One of it has already been identified by you. Output ground should be seperate from the power ground. On the top it should never pass between the filter capacitors.

You can get much better pcbs or complete kits from Audiosector or you can directly contact to Mr.Peter here on diyaudio.com.He will certainly help you regarding this.

However, pcb's really sucks at some points. Specially, when we want to follow the star grounding patterns. 100% star grounding achievement is not possible with any pcb.

Vero Board works better for this.
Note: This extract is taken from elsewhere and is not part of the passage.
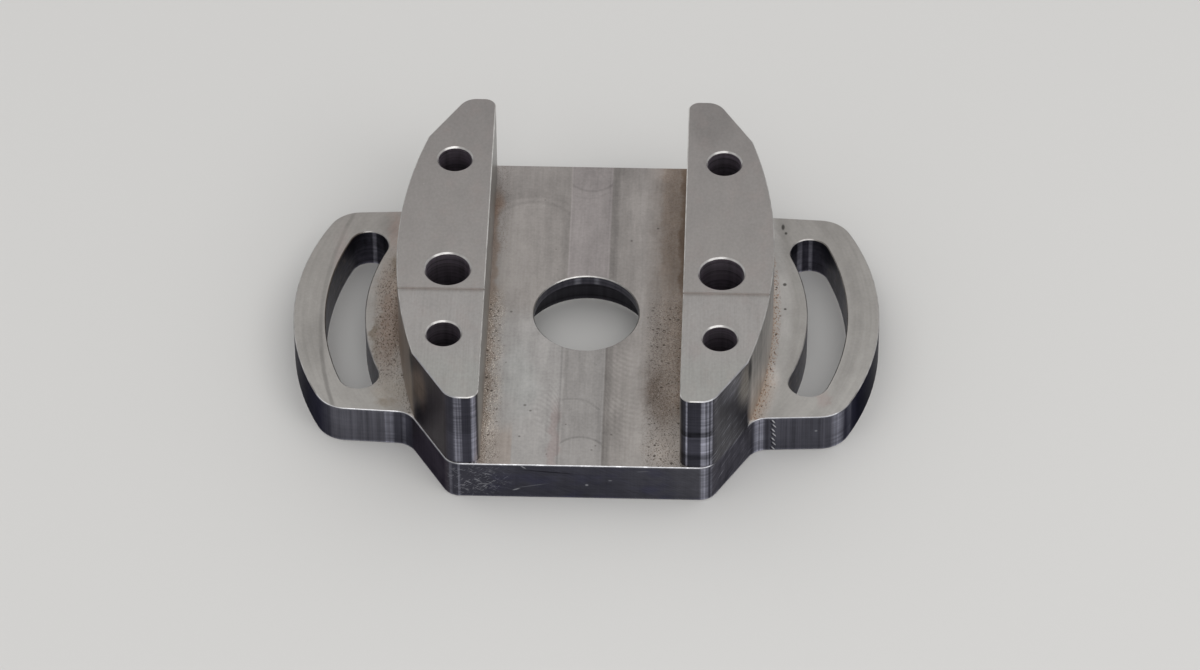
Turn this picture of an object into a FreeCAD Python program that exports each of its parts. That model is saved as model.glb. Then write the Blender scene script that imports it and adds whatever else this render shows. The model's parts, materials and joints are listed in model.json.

What about trying to build your project on a veroboard instead of ordering the pcb's before?

I think, this will help you: Audiosector LM3875.

Thanks.
 
Try at least 6.800uf 105c X 2 per rail that will be 27.000uf total. More than 20.000uf per rail(40.000uf total)will not make a noticeable improvement.

Just finished a LM1875 gainclone. I had ordered a board from China with 60,000 uF of capacitance. When it arrived, all six 10,000 uF caps proved fake, so I had to replace them with six 2,200 uF capacitors that I had laying around. The LM kits had an addition 2 x 1,000 uF caps right on board. So I have a total of about 8,800 uF per amp.

Question is, do I tear things up and kick those caps up to 4,700-6,600 uF for a noticeable gain in bass?

The amps seems to be quite fine now, but I do like extra bass when I can get it.